By a decision dated October 14, 2010, and published on December 8, 2010, the French Data Protection Agency (known under the acronym CNIL) revised the deliberation that it issued on December 8, 2005.

At that time, the CNIL had issued a deliberation to reach a compromise between the United States’ Sarbanes-Oxley (“SOX”) requirements and French law.  According to Article 1 of that deliberation, companies were authorized to adopt whistleblowing systems implemented in response to French legislative mandates, regulatory internal control requirements (e.g. regulations governing banking institutions), or the whistleblowing requirements of the SOX Act.  According to Article 3 of the 2005 deliberation, alleged wrongdoings not encompassed within these core areas may be covered by the whistleblowing system only if vital interests of the company or the physical or psychological integrity of its employees were threatened.
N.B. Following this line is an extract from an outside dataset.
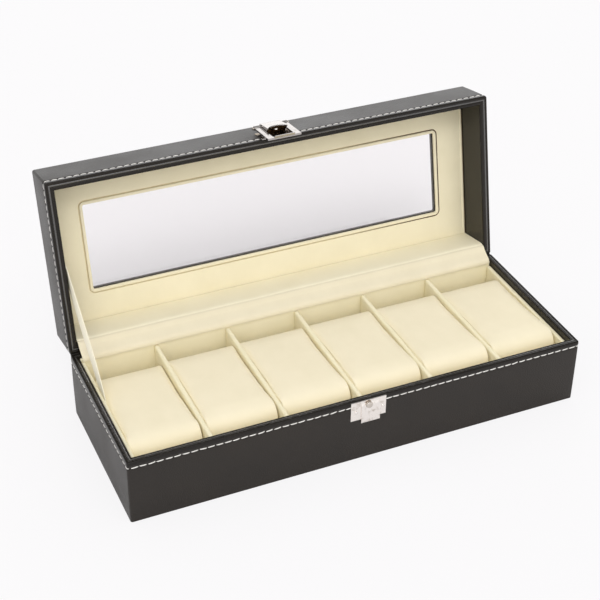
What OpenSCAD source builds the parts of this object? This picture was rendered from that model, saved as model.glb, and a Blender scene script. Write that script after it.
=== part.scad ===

The French Supreme Court addressed the scope of the CNIL’s deliberation in a decision dated December 8, 2009. In that decision, the French Supreme Court was asked to consider the validity of a corporate Code of Conduct that had been implemented by a listed company (Dassault Systèmes) in order to comply with the SOX Act. The French Supreme Court found that the scope of Dassault’s code of conduct was too broad, in that it invited employees to report violations relating to more than just finance, accounting and anti-corruption matters, but also intellectual property rights, confidentiality, conflict of interest, discrimination, and sexual or psychological harassment. In the eyes of the Court, the Dassault code of conduct’s whistleblowing system was invalid because it permitted whistleblowers to report violations other than those enumerated under Article 1 of the CNIL deliberation.

While companies were already required to obtain approval from CNIL for whistleblowing systems that exceeded the scope of the 2005 deliberation, the French Supreme Court’s decision helped to clarify exactly when such approval is needed. According to the Supreme Court’s decision, any whistleblowing system that allows complaints concerning conduct violations beyond those listed must be specifically authorized by the CNIL on a case-by-case basis, or risk being invalidated.

In order to align its deliberation with the Supreme Court’s decision, the CNIL modified the 2005 deliberation to limit its scope to:

  • accounting;
  • finance;
  • banking;
  • anti-corruption;
  • competition;
  • companies concerned by SOX Act section 301(4) of July 31, 2002;
  • Japanese SOX of June 6, 2006.

It also specified that:

  • alerts outside the scope of the deliberation must be destroyed or archived immediately;
  • when the alert does not give rise to a disciplinary or legal procedure, data related to the alert are destroyed or archived within two months from the end of the inquiry.

So far, 1,605 companies have complied with the CNIL’s deliberation. For companies whose systems are compliant with the new scope of the deliberation, no additional formalities are necessary. But for those others whose systems are not compliant, they have six months to bring their whistleblowing system into compliance or obtain an authorization from the CNIL.

To facilitate reporting of wrongdoings which are not encompassed within the scope of the new deliberation, the CNIL suggests informing employees that they should report them to their managers, unionists or human resources departments.

From a practical point of view, there is a strong likelihood that the CNIL will be very cautious before approving any whistleblowing system that exceeds the scope of its new deliberation, or even refuse to approve such a system. Consequently, multinational companies may want to think about restricting their whistleblowing systems to the core areas specified in the CNIL’s new deliberation so as to avoid having their systems invalidated.